* START *
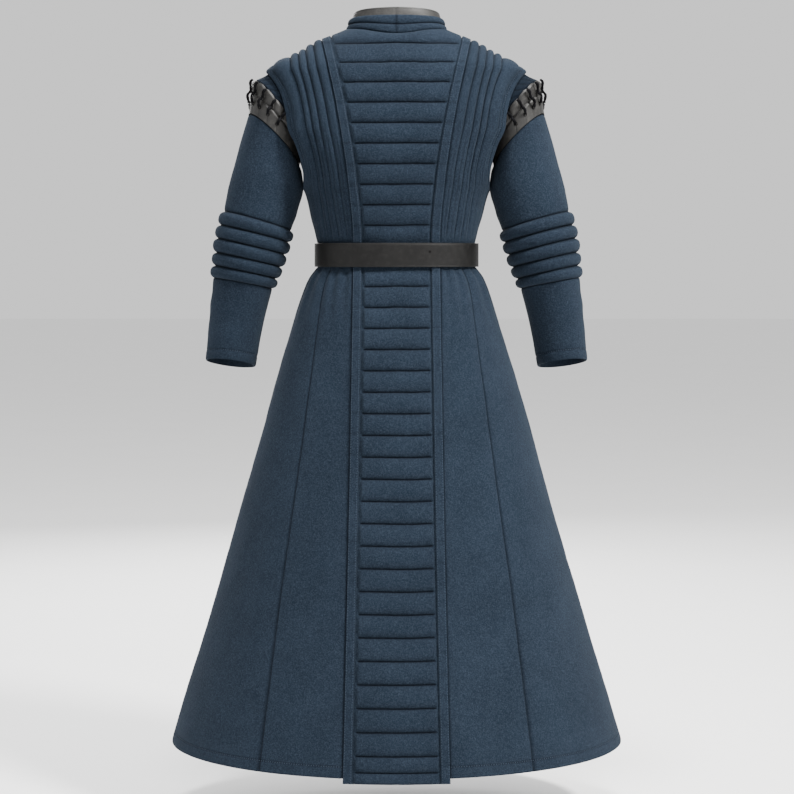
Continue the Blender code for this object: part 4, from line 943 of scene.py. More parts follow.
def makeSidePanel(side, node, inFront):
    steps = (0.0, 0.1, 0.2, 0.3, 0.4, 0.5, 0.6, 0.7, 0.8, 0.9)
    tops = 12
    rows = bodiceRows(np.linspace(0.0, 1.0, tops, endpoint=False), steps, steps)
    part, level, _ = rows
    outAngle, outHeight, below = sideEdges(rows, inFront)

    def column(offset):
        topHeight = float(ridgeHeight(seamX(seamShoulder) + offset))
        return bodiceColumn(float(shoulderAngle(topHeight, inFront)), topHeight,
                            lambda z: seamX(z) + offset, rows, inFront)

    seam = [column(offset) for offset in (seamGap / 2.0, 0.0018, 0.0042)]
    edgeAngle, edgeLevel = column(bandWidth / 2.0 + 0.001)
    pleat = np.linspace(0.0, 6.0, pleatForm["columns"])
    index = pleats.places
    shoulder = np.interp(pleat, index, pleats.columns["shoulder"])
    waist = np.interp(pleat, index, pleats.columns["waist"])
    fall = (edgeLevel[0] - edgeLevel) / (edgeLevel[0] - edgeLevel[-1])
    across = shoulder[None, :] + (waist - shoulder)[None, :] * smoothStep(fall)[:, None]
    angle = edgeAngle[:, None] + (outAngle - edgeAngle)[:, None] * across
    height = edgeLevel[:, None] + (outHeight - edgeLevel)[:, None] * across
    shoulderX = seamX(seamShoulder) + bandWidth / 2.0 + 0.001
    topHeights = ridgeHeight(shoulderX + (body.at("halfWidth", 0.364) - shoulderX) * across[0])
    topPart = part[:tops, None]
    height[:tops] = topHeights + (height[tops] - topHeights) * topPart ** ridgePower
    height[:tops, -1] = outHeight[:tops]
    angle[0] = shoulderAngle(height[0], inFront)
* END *
→ **What you have to do**
All of the material above needs to be copied exactly.

→ **Response to this task**
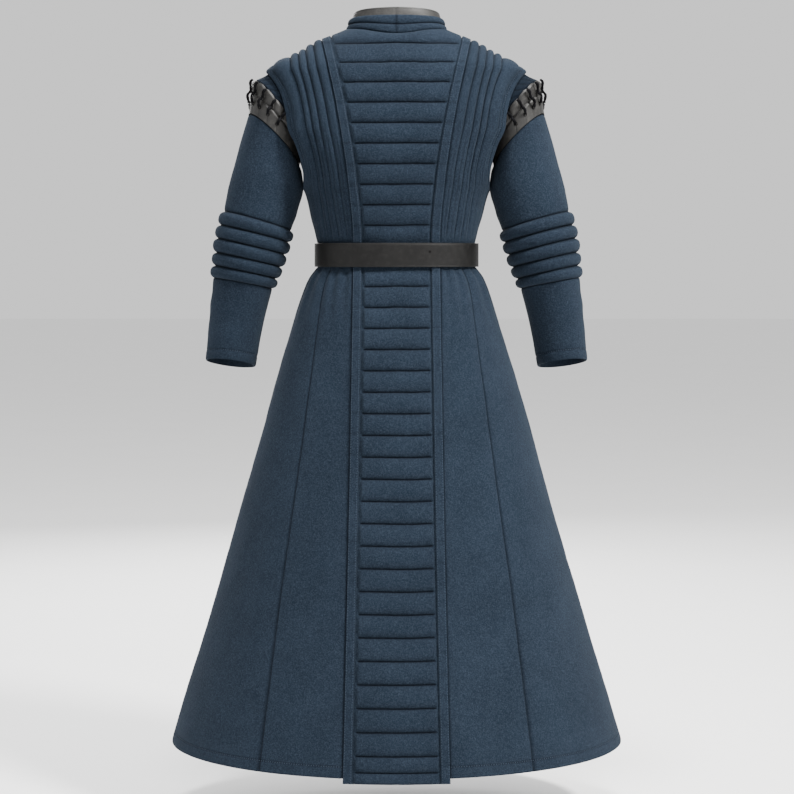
Continue the Blender code for this object: part 4, from line 943 of scene.py. More parts follow.
def makeSidePanel(side, node, inFront):
    steps = (0.0, 0.1, 0.2, 0.3, 0.4, 0.5, 0.6, 0.7, 0.8, 0.9)
    tops = 12
    rows = bodiceRows(np.linspace(0.0, 1.0, tops, endpoint=False), steps, steps)
    part, level, _ = rows
    outAngle, outHeight, below = sideEdges(rows, inFront)

    def column(offset):
        topHeight = float(ridgeHeight(seamX(seamShoulder) + offset))
        return bodiceColumn(float(shoulderAngle(topHeight, inFront)), topHeight,
                            lambda z: seamX(z) + offset, rows, inFront)

    seam = [column(offset) for offset in (seamGap / 2.0, 0.0018, 0.0042)]
    edgeAngle, edgeLevel = column(bandWidth / 2.0 + 0.001)
    pleat = np.linspace(0.0, 6.0, pleatForm["columns"])
    index = pleats.places
    shoulder = np.interp(pleat, index, pleats.columns["shoulder"])
    waist = np.interp(pleat, index, pleats.columns["waist"])
    fall = (edgeLevel[0] - edgeLevel) / (edgeLevel[0] - edgeLevel[-1])
    across = shoulder[None, :] + (waist - shoulder)[None, :] * smoothStep(fall)[:, None]
    angle = edgeAngle[:, None] + (outAngle - edgeAngle)[:, None] * across
    height = edgeLevel[:, None] + (outHeight - edgeLevel)[:, None] * across
    shoulderX = seamX(seamShoulder) + bandWidth / 2.0 + 0.001
    topHeights = ridgeHeight(shoulderX + (body.at("halfWidth", 0.364) - shoulderX) * across[0])
    topPart = part[:tops, None]
    height[:tops] = topHeights + (height[tops] - topHeights) * topPart ** ridgePower
    height[:tops, -1] = outHeight[:tops]
    angle[0] = shoulderAngle(height[0], inFront)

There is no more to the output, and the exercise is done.